今回は特に、みんなちょっとずつ本当にダメな人なので、むしろ色濃く出ているのかなと思います。
――本作は制作陣から見てもフジテレビとして特に注力している作品だと感じています。プロデューサーとしてはどう感じていますか?
不安や心配を感じることはあまりないのですが、キャスティングをした時も、三谷さんと「この役はこの人がいいですね!」「話します!」「やってくれます!」みたいな形で話が進んでいたんです。でも顔合わせの前の日に、スタッフで準備をしていたときに「これは大変な番組になったのかもしれない」みたいな気持ちになりましたね(笑)。

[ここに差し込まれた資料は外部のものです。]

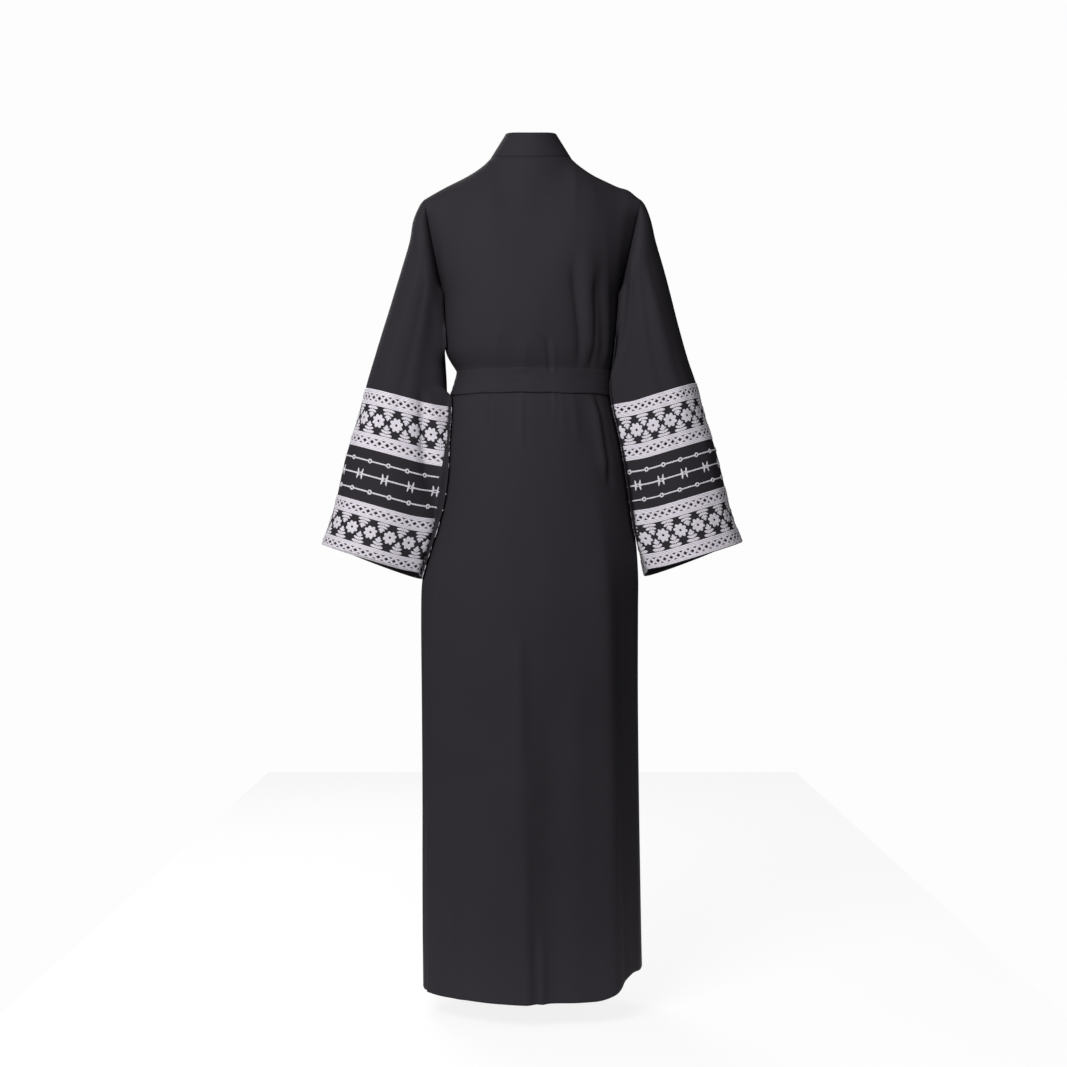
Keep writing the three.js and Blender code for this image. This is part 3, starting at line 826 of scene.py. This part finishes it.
def makeBelt():
    g = garment

    def surface(u, t):
        turn = 360 * u - 180
        a = math.radians(turn)
        edge = 1 - (2 * t - 1) ** 6  # the folded edges turn in
        out = mix(belt["lowerOut"], belt["upperOut"], t) + belt["swell"] * edge
        # creases run along the lower half, where the belt is drawn tight
        low = (1 - t) * edge
        out += 0.5 * low * math.sin(24 * t + 1.6 * math.sin(3 * a)) * (0.6 + 0.4 * math.sin(5 * a + 1))
        out += 0.3 * edge * math.sin(9 * a + 5 * t) * math.sin(2 * a + 1)
        z = mix(g["beltBottom"], g["beltTop"], t) + 0.9 * math.sin(4 * a + 0.7) * math.sin(7 * a)
        return beltPoint(turn, z, out)

    bm = clothGrid(surface, belt["columns"], belt["rows"], belt["cut"], (0, 0, g["beltTop"]),
                   closed=True)
    return finishMesh(bm, "beltBand", beltCrepe, belt["thick"], ["belt"])


beltPiece = makeBelt()

tails = {
    "width": 42,
    "top": -350,
    "bottomLeft": -742,
    "bottomRight": -708,
    "thick": 1.4,
    "grid": (16, 110),
    "cut": (42, 400),
}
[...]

――これまで多くの脚本家の方とお仕事されてきたと思いますが、三谷幸喜さんならではの部分はありましたか?
すごいなと思ったことは、書けないっていう瞬間がない。例えば作家さんとの間で、「先週の打ち合わせでやってみたけどうまくいかなくて、もう1回打ち合わせしましょう」とかは自然なことなんですけど、三谷さんはどんどん書く。そこがすごいなって。
――本作のタイトルはどのように決まったのでしょうか?
本作では脚本のイメージを見た段階で既にほぼ近いタイトルが入っていたんです。でも私の率直な感想は「変わったタイトルだな(笑)」と。でもそのタイトルを聞いたのは2022年とかだったのですが、だんだん馴染んできたんです。私的には「この世が舞台で、あの世が楽屋」みたいなイメージ。この世界で一生懸命やるんですけど、天国に行ったら、「大変な人生だったね」っていうのが、舞台が終わった後に打ち上げするような感覚になって、すごく気に入っていたんです。なんとなく、体に馴染んでくるものはいいのかなと。
――本作が展開していく中で、金城P自身が注目してほしいキャラクターはいますか?
浜辺美波さん演じる江頭樹里ちゃんですかね。実はちょっとずつ彼女の考え方が変わっていくのが物語と連動しているので、彼女を追いかけて見ると、ドラマも楽しく見ることができるのかなと思います。